Paradoxalement, le chapitre qui m'a le plus marqué est le dernier, celui dans lequel Primo Levi raconte les 10 derniers jours avant la libération du camp par l'armée soviétique, après la fuite des allemands qui ont emmené avec eux les plus valides dont la plupart sont morts en route, laissant à leur sort les malades dont Primo Levi.

L'intensité de cet effort ultime de survie, malades, en plein hiver polonais durant lequel les prisonniers ont commencé à redécouvrir leur humanité est poignant.

Dans l'édition Robert Laffont, commencez par lire l'Appendice avant de vous lancer dans l'ouvrage. Dans cet Appendice, Primo Levi écrit :

"Peut-être que ce qui s'est passé ne peut pas être compris, et même ne doit pas être compris, dans la mesure où comprendre, c'est presque justifier. (...) Si la comprendre est impossible, la connaître est nécessaire, parce que ce qui est arrivé peut recommencer, les consciences peuvent à nouveau être déviées et obscurcies : les nôtres aussi."

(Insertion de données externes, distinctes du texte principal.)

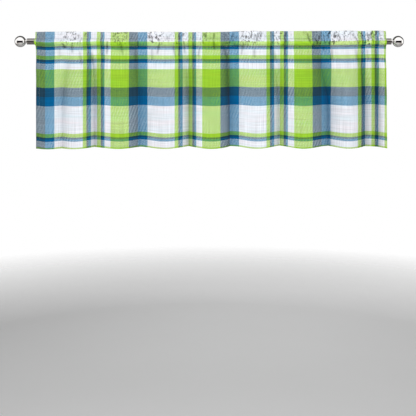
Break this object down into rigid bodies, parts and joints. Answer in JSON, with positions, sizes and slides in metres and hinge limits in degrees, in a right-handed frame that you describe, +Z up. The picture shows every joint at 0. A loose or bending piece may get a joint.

"Chaque ancien déporté réagit de façon différente, mais on peut cependant distinguer deux catégories bien définies. Appartient à la première ceux qui refusent d'y retourner ou même d'en parler, ceux qui voudraient oublier sans y parvenir et sont tourmentés par des cauchemars, enfin ceux qui au contraire ont tout oublié, tout refoulé, et ont recommencé à vivre en partant de zéro. J'ai remarqué que ce sont tous en général des individus qui ont échoué au Lager "par accident", c'est à dire sans engagement politique précis ; (...) Dans la seconde catégorie par contre, on trouve les ex-prisonniers politiques, ou des individus qui possèdent, d'une manière ou d'une autre, une éducation politique, une conviction religieuse ou une forte conscience morale. Pour eux, se souvenir est un devoir : eux ne veulent pas oublier, et surtout ne veulent pas que le monde oublie, car ils ont compris que leur expérience avait un sens et que les Lager n'ont pas été un accident, un imprévu de l'Histoire."